With the Totogi Ontology, the decision that provisions a service, applies a credit, or changes a billing record never touches inference. Business rules, eligibility constraints, valid state transitions are deterministic—which means they’re known, correct by construction. Decisions are defined. With an ontology, the blast radius is zero, because it literally cannot execute wrong decisions. They’re architecturally impossible.
2. Increase your agility.
Encoding decisions in software takes six months. Decisions coordinated by humans take two to four weeks to execute. And decisions in inference? When your business rules change, the model doesn’t know. It was trained or prompted on the old rules. There’s no single place to update. You just retrain, reprompt, and hope the model picks up the change. None is compatible with an AI-native telco.
When decisions live in the Totogi Ontology, they’re updated once and reflected everywhere instantly. A new eligibility rule, a changed margin constraint, a modified state transition: update the ontology and every agent, every workflow, every system that touches that decision sees it immediately. One update happens everywhere, immediately.
TM Forum’s survey of 110 operators across 72 companies found that 95% believe intent-based operations is the future but 58% say they lack the stack to get there. Your BSS/OSS stack is the bottleneck—not the network.
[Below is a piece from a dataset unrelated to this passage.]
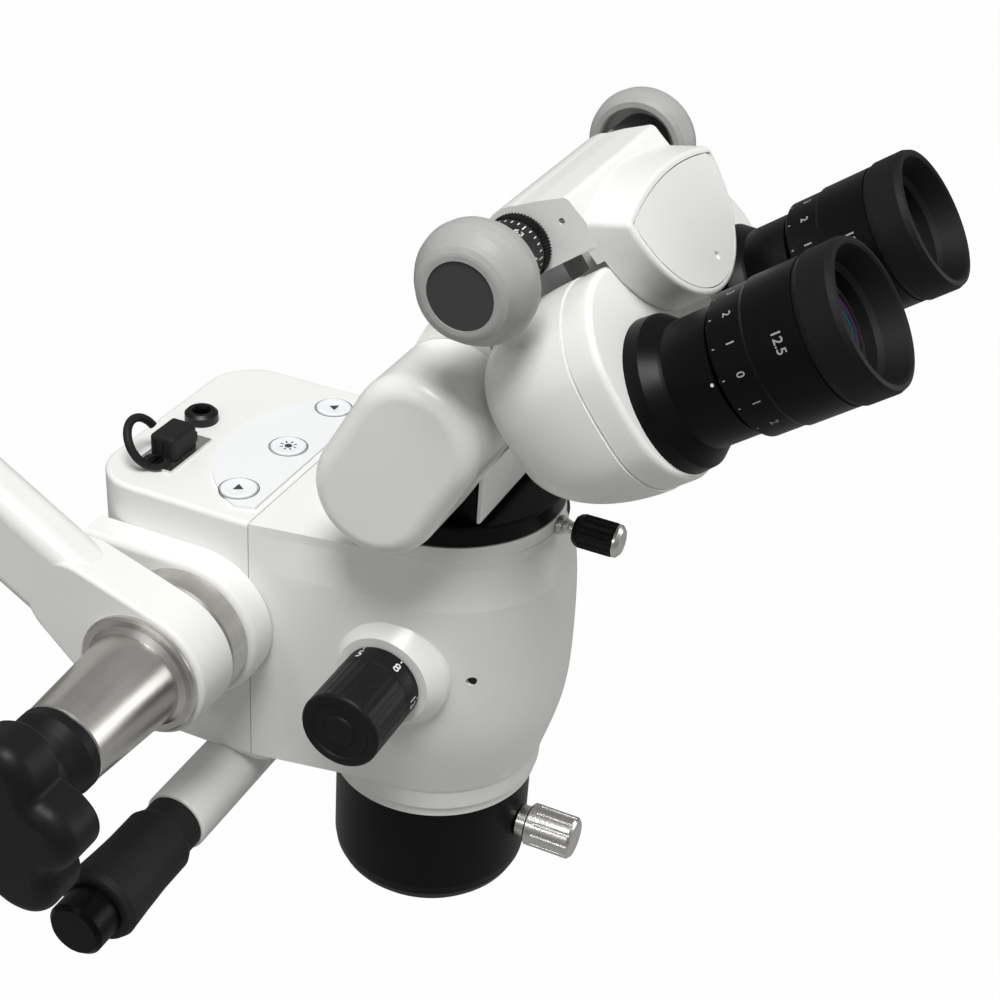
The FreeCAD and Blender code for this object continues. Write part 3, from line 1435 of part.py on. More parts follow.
def diopter_barrel(sign):
    """Outer barrel with the diopter scale at its rear edge and the grip in front."""
    bore = tube_radius - 1.6 + running_gap
    profile = [
        (bore, barrel_back), (barrel_radius - 0.8, barrel_back), (barrel_radius, barrel_back + 0.8),
        (barrel_radius, barrel_back + 10.0), (barrel_radius + 0.5, barrel_back + 11.0),
        (barrel_radius + 0.5, barrel_front), (eye_lens_radius + 1.8, barrel_front),
        (eye_lens_radius + 1.8, barrel_front - 2.0), (bore, barrel_front - 2.0),
    ]
    return view_lathe(profile, sign)


def eyecup(sign):
    """Soft eyecup with a rounded lip, pushed on the barrel's front."""
    profile = [
        (eye_lens_radius + 0.2, barrel_front + running_gap), (barrel_radius + 0.2, barrel_front + running_gap),
        (eyecup_radius, barrel_front + 2.0), (eyecup_radius, -1.2), (eyecup_radius - 0.6, 0.3),
        (eyecup_radius - 1.8, 0.6), (eyecup_radius - 2.4, 0.0), (eyecup_bore, -6.0),
        (eye_lens_radius + 0.2, -7.4),
    ]
    return view_lathe(profile, sign)


def eye_lens(sign):
    """Eye lens with a curved front, in the barrel behind the eyecup."""
    profile = [(0, barrel_front - 1.4), (eye_lens_radius, barrel_front - 1.4), (eye_lens_radius, barrel_front + 0.6)]
    steps = 4
    sag = 1.8
    for index in range(1, steps + 1):
        share = 1.0 - index / steps
        profile.append((eye_lens_radius * share, barrel_front + 0.6 + sag * (1.0 - share * share)))
    return view_lathe(profile, sign)


def pd_shaft():
    """Cross shaft with opposite threads under its two halves."""
    end = cap_end_x - 4.0
    return in_view(Part.makeCylinder(shaft_radius, 2.0 * end, Vector(-end, pd_height, pd_depth), Vector(1, 0, 0)))


def view_lathe_x(profile, sign):
    base = Vector(0, pd_height, pd_depth)
    return in_view(lathe(profile, base, base + Vector(sign, 0, 0)))


def pd_dials():
    """Knobs of the cross shaft: scale dial at the shoulder, hub and dark end disc."""
    start = shoulder_half_length + slip_gap
    profile = [
        (shaft_radius, start), (dial_radius - 0.8, start), (dial_radius, start + 0.8),
        (dial_radius, dial_end_x - slip_gap), (hub_core_radius, dial_end_x - slip_gap),
        (hub_core_radius, cap_end_x - 2.4), (cap_disc_radius - 0.1, cap_end_x - 2.0),
        (cap_disc_radius - 0.1, cap_end_x - 0.4), (0, cap_end_x - 0.4), (0, cap_end_x - 4.0),
        (shaft_radius, cap_end_x - 4.0),
    ]
    return group([view_lathe_x(profile, sign) for sign in (-1, 1)])


def pd_caps():
    """Removable round caps of clear-white silicone over the two knobs."""
    start = cap_start_x
    floor = dial_end_x
    inside = hub_core_radius
    profile = [
        (inside, floor), (cap_mouth_radius, floor), (cap_mouth_radius, start + 0.6),
        (cap_mouth_radius + 0.6, start), (cap_radius - 2.8, start), (cap_radius - 1.5, start + 1.0),
        (cap_radius - 0.4, start + 3.4), (cap_radius, start + 6.0), (cap_radius - 0.4, start + 8.6),
        (cap_radius - 1.6, start + 11.2), (cap_radius - 3.2, cap_end_x - 2.6), (cap_end_radius + 2.2, cap_end_x - 1.0),
        (cap_end_radius + 0.8, cap_end_x - 0.2), (cap_end_radius, cap_end_x),
        (cap_disc_radius, cap_end_x), (cap_disc_radius, cap_end_x - 2.2), (inside, cap_end_x - 2.8),
    ]
    return group([view_lathe_x(profile, sign) for sign in (-1, 1)])


parts = {
    "yoke_arm": yoke_arm(),
    "arm_spigot": arm_spigot(),
    "tension_cone": tension_cone(),
    "star_knob": star_knob(),
    "tilt_axle": tilt_axle(),
    "friction_ring": friction_ring(),
    "friction_washer": friction_washer(),
    "side_boss": side_boss(),
    "front_housing": front_housing(),
    "rear_housing": rear_housing(),
    "bottom_plate": bottom_plate(),
    "housing_screws": housing_screws(),
    "control_panel": control_panel(),
    "control_board": control_board(),
    "down_button": push_button(-button_pitch),
    "light_button": push_button(0.0),
    "up_button": push_button(button_pitch),
    "lamp_housing": lamp_housing(),
    "condenser_tube": condenser_tube(),
    "illumination_optics": illumination_optics(),
    "port_plate": port_plate(),
    "port_plug": port_plug(),
    "plug_strap": plug_strap(),
    "power_jack": power_jack(),
    "magnification_drum": magnification_drum(),
    "magnification_lenses": magnification_lenses(),
    "magnification_knobs": magnification_knobs(),
    "objective_cup": objective_cup(),
    "objective_cell": objective_cell(),
    "objective_lens": objective_lens(),
    "focus_pinion": focus_pinion(),
    "focus_knob": focus_knob(),
    "handle_tubes": handle_tubes(),
    "handle_grips": handle_grips(),
    "handle_end_knobs": handle_end_knobs(),
    "binocular_ring": binocular_ring(),
    "base_block": base_block(),
    "base_apron": base_apron(),
    "clamp_screw": clamp_screw(),
    "clamp_knob": clamp_knob(),
    "swing_pod_left": swing_pod(-1),
    "swing_pod_right": swing_pod(1),
    "hinge_shafts": hinge_shafts(),
    "head_housing": head_housing(),
    "front_cover": front_cover(),
    "pd_shaft": pd_shaft(),
    "pd_dials": pd_dials(),
    "pd_caps": pd_caps(),
}
for side, sign in (("left", -1), ("right", 1)):
    parts["prism_housing_" + side] = prism_housing(sign)
    parts["rhomb_prism_" + side] = rhomb_prism(sign)
    parts["eyepiece_tube_" + side] = eyepiece_tube(sign)
    parts["diopter_barrel_" + side] = diopter_barrel(sign)
    parts["eyecup_" + side] = eyecup(sign)
    parts["eye_lens_" + side] = eye_lens(sign)

os.makedirs("parts", exist_ok=True)
for name, shape in parts.items():
    shape.exportStep("parts/" + name + ".step")
    box = shape.BoundBox
    print(name, len(shape.Solids), "solids", "valid" if shape.isValid() else "INVALID",
          round(shape.Volume), "mm3",
          [round(v, 1) for v in (box.XMin, box.YMin, box.ZMin, box.XMax, box.YMax, box.ZMax)])
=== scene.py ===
# %% [markdown]
# The head of a surgical microscope
#
# The CAD model gives every size, joint and outline of this object. This file gives it looks:
# white enamel, black anodising, turned steel, rubber and coated glass, and the small marks that
# a surgeon reads: the dioptre scale, the eye-distance scale and the magnification numbers.
# Each step has a text cell that says what the real thing is and why it is made this way.

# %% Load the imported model
import math

import bmesh
import bpy
import numpy as np
from mathutils import Matrix, Vector


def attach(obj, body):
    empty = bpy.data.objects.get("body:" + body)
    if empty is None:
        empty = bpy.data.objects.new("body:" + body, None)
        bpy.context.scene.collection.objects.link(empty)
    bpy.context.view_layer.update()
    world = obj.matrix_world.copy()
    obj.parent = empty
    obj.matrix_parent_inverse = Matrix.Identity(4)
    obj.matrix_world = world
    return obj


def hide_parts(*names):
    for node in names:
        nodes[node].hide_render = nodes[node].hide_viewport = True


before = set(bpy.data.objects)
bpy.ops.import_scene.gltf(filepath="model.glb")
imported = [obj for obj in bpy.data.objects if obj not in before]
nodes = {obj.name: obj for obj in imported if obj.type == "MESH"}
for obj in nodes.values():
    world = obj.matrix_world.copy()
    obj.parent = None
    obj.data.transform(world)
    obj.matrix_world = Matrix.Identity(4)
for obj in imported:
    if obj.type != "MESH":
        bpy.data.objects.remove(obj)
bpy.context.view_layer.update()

# %% [markdown]
# The camera
#
# The photograph was taken from the left of the user, above the eyepieces, with a short
# telephoto lens. Its place was solved from the circles and edges of the object, so the camera
# is set by an azimuth, an elevation, a small roll and the point where it stands.

# %% Camera at the photograph's angle
CAMERA_AZIMUTH = math.radians(-68.01)
CAMERA_ELEVATION = math.radians(31.59)
CAMERA_ROLL = math.radians(4.29)
CAMERA_PLACE = Vector((-0.4253, -0.1893, 0.4334))
LENS_MM = 62.17
SENSOR_MM = 36.0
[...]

Decisions are trapped in code and humans that can’t move at the speed AI demands.
3. Act quickly, every time.
The real cost of decisions living in the wrong place is your AI becomes a recommendation engine. It generates an insight. A dashboard displays it. Nobody acts on it—or five teams spend a month acting on it manually and by then the subscriber has churned. You haven’t transformed your telco; you’ve built a(nother) recommendation engine everyone might not follow.
Telcos have scaled only 26% of predefined AI use cases despite having more data than most industries. The other 74% is trapped, because decisions live in places AI can’t reach.
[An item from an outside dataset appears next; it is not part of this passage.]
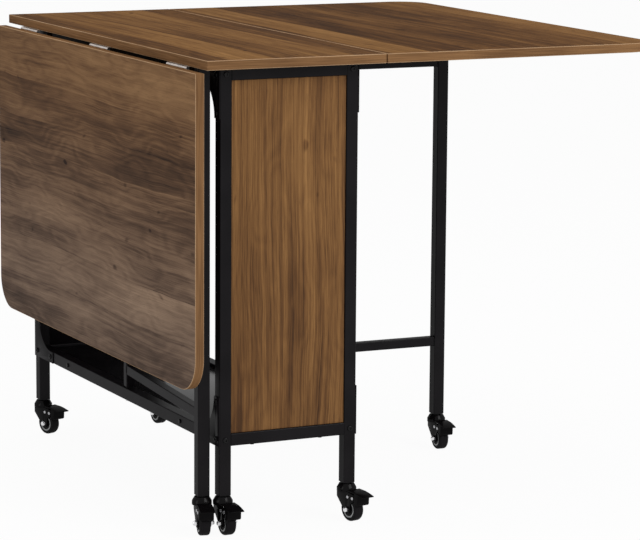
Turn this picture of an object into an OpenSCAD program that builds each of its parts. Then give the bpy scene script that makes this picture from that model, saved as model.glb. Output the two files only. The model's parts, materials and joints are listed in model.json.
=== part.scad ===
// Folding dining table on casters: a fixed centre section, two drop leaves
// and two swinging gates, each of which carries one raised leaf.
// Millimetres, Z up, floor at z = 0. The near end is at -Y. The leaf on the
// -X side hangs down, and the leaf on the +X side is up, on its open gate.

/* [Table top] */
// Height of the table top above the floor
table_h = 760; // [740:5:790]
// Length of the centre board and of both leaves
top_len = 880; // [840:10:920]
// Width of the fixed centre board
top_w = 310; // [300:1:330]
// Width of each drop leaf
leaf_w = 505; // [460:5:530]
// Thickness of the three top boards
board_t = 15; // [12:1:18]
// Gap at the seam between the centre board and a raised leaf
seam_gap = 2; // [2:0.5:3]
// Radius of the outer corners of a leaf
leaf_corner_r = 78; // [40:2:100]

/* [Frame] */
// Distance from the side of the centre board to the outer face of the posts
side_inset = 35; // [32:0.5:38]
// Distance from the end of the top to the outer face of the posts
end_inset = 29; // [24:1:34]
// Side of the square frame tube
tube = 20; // [19:0.5:21]
// Wall of the frame tube
wall = 1.2; // [1:0.1:1.5]
// Height of the underside of the lower rails
low_rail_z = 142; // [125:1:160]
// Thickness of the end panels
panel_t = 12; // [10:1:14]
// How far an end panel is set back from the face of its frame
panel_set = 3; // [1:0.5:4]
// Thickness of the bottom shelf
shelf_t = 12; // [10:1:14]
// Distance of the shelf's top below the top of the lower rails
shelf_drop = 5; // [3:0.5:5]

/* [Corner plates] */
// Thickness of a corner plate
plate_t = 1.5; // [1:0.25:2]
// Length of a corner plate along the rail
plate_rail_arm = 90; // [84:1:100]
// Length of a corner plate along the post
plate_post_arm = 80; // [80:1:90]
// Radius of the hollow curve of a corner plate
plate_curve_r = 60; // [50:1:60]

/* [Gates] */
// Side of the thin square tube of the gates
gate_tube = 16; // [14:0.5:16]
// Distance of a gate's pivot from the middle of its side rail
pivot_y = 12; // [8:1:16]
// Angle of the open gate to the frame's square position
gate_open = -1.5; // [-2:0.5:0]
// Height of the underside of the lower gate bar
gate_low_z = 186; // [184:2:220]
// Distance from the upper gate bar's top to the upper rail
gate_high_gap = 24; // [24:1:40]
// Space between a folded leg and the bolt heads on the frame beside it
fold_gap = 7.5; // [7:0.5:8.5]
// How far a folded leg stands back from the end post beside it
fold_back = 12; // [10:1:14]
// Diameter of a gate's pivot pins
pivot_d = 8; // [6:1:8]

/* [Hinges] */
// Length of one hinge
hinge_len = 80; // [60:2:88]
// Space along the table between a folded leg and an outer hinge
hinge_leg_gap = 11; // [11:1:20]
// Space between a hinge plate and the frame's side
hinge_frame_gap = 7; // [6:0.5:12]
// Diameter of a hinge pin
pin_d = 3; // [2.5:0.25:3.5]

/* [Casters] */
// Height of the casters under the tubes
caster_h = 62; // [61:0.5:66]
// Diameter of a caster wheel
wheel_d = 40; // [38:0.5:41]
// Width of a caster wheel
wheel_w = 17; // [15:0.5:17]
// Distance of a wheel's axle behind its swivel axis
trail = 16; // [15.5:0.5:16.5]
// Diameter of a wheel axle
axle_d = 6; // [5:0.5:7]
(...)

When decisions live in the Totogi Ontology, the insight-to-action gap collapses. The model identifies churn risk, the ontology resolves what actions are valid for that subscriber, and the system executes in seconds, not weeks. That’s the difference between AI that advises and AI that operates.
And it changes what you can build. A retention offer engine that used to take six months of requirements gathering, data mapping, and integration development? That can turn into describing what you want in natural language and the ontology already knows what those concepts mean, how they relate, and which systems to orchestrate. The backlog of “someday” becomes something that can be done “today.”
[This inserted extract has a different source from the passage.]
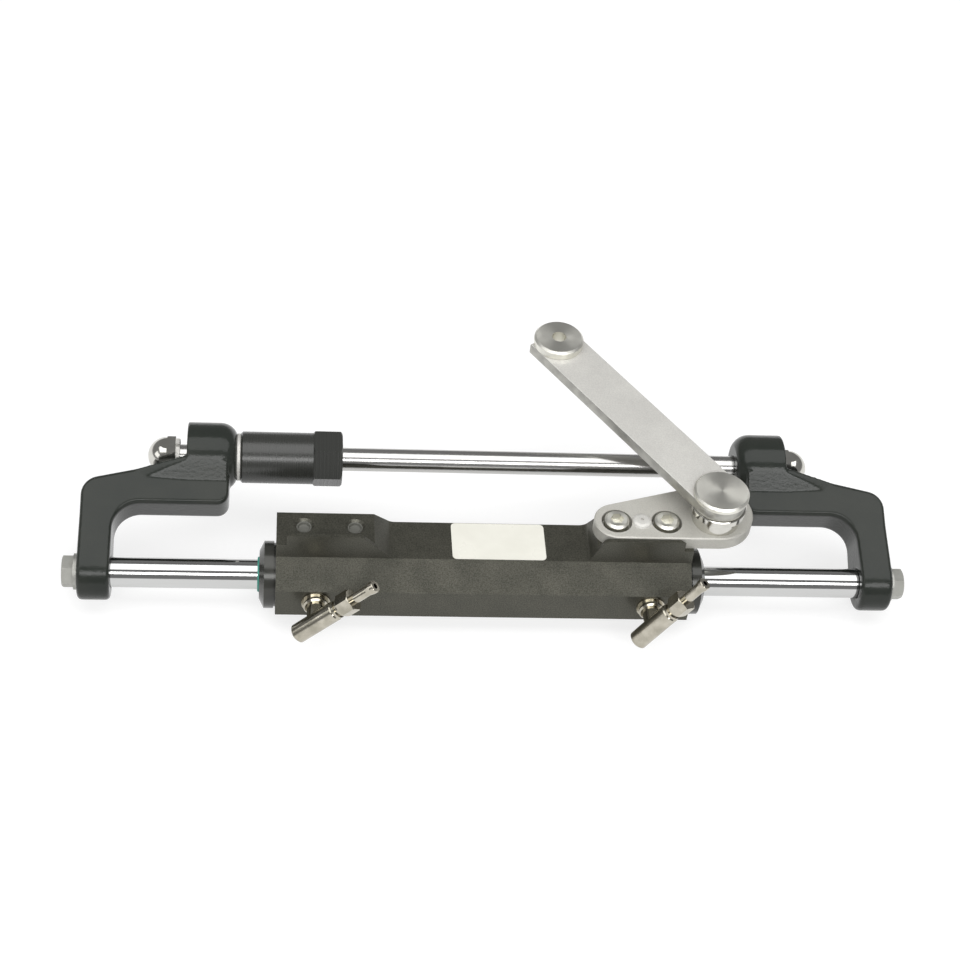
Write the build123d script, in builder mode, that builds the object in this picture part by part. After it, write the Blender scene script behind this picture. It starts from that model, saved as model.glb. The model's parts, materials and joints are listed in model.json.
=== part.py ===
from build123d import *
import os
from math import acos, asin, atan2, cos, degrees, hypot, radians, sin, sqrt

# Front-mount hydraulic steering cylinder for an outboard engine.
# Origin: middle of the support rod, on its axis. +X runs along the rods, +Y points away
# from the cylinder towards the tiller, +Z is the axis of the link's pivot pin.
# Heights and depths called "above" or "behind" are counted from the piston rod's axis.
# Lengths are in millimetres and angles in degrees.

# Frame: two brackets that carry the piston rod and the support rod
support_reach = 83.5
bracket_tilt = 23.0
leg_seat_span = 251.5
leg_width = 21.5
bracket_thickness = 28.0
arm_inner_reach = 44.5
arm_outer_reach = 76.5
arm_corner_reach = 60.8
inner_corner_radius = 18.0
outer_corner_radius = 13.0
arm_tip_radius = 8.0
bracket_edge_radius = 3.0
rod_boss_radius = 18.5
leg_taper_reach = 38.0
leg_taper_blend = 40.0
support_boss_start = 171.0
support_boss_length = 33.0
support_boss_radius = 23.0
support_boss_round = 12.0
support_boss_blend = 18.0
blend_sink = 0.3
arm_tip_offset = 4.5

# Piston rod, its end bolts and the piston
rod_diameter = 20.0
rod_seat_depth = 3.5
end_bolt_diameter = 12.0
end_bolt_head_flats = 19.0
end_bolt_head_height = 7.5
end_bolt_grip = 24.0
end_washer_diameter = 24.0
end_washer_thickness = 2.5
piston_length = 30.0
bore_diameter = 38.0
piston_clearance = 0.05
circlip_thickness = 1.6
circlip_depth = 1.2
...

4. Take ownership of your business logic.
If decisions live in vendor code, the vendor controls your business logic. If decisions live in consultant knowledge, the consultants are irreplaceable. Right now, most Tier-1 telcos are paying both.
And if decisions live in inference, you can’t explain them. If a regulator asks why that offer was applied to that subscriber, all you can say is that the model inferred it. There’s no audit trail, no version history, no logic you can point to. Try explaining a probabilistic decision to a compliance team.
When decisions live in the Totogi Ontology, you control the business logic. Every decision has a clear audit trail: this rule, this constraint, this state transition, applied to this subscriber, at this time. Plus, swapping a vendor becomes a configuration change, not a three-year program.
5. Compound organizational knowledge.
When decisions live in humans, you create tribal knowledge that walks out the door. Decisions in code fossilize. Decisions in AI inference reset to zero with every query, because the model doesn’t learn from last Tuesday’s retention offer.
The Totogi Ontology compounds. Every action enriches it. Edge cases reveal gaps in entity definitions. Success and failure data improves decision logic. Invalid attempts expose missing business rules. Every decision makes the next decision better. Every exception becomes a searchable precedent instead of a Slack thread that disappears. The Totogi Ontology is a living system.
Wait, I thought inference was awesome?
Given all this, why are vendors pushing you to put decisions in inference? Because it keeps your business logic trapped. When decisions live in the model, you still need their consultants to retrain, reprompt, and reintegrate every time a business rule changes. Amdocs generated 66% of its revenue from managed services in 2025. Those consultants exist because your systems don’t speak the same language—by design. An operational ontology like the Totogi Ontology makes that translation layer unnecessary. They will never recommend that.
So where should you use inference? Everywhere else. Generating the communication to the subscriber. Identifying churn risk. Recognizing anomalies. Ranking the best option among the ones the ontology already validated. Creating new workflows from natural language requirements.
Inference is powerful. You want it working hard across your business. You just don’t want it making the decisions that provision, bill, or change a subscriber’s account. The Totogi Ontology constrains the decision space. Inference supports it.
When we show operators the Totogi Ontology—the actual model of their entities, constraints, and valid state transitions—they instantly get it. It stops being a concept and becomes the control system they want to run their business.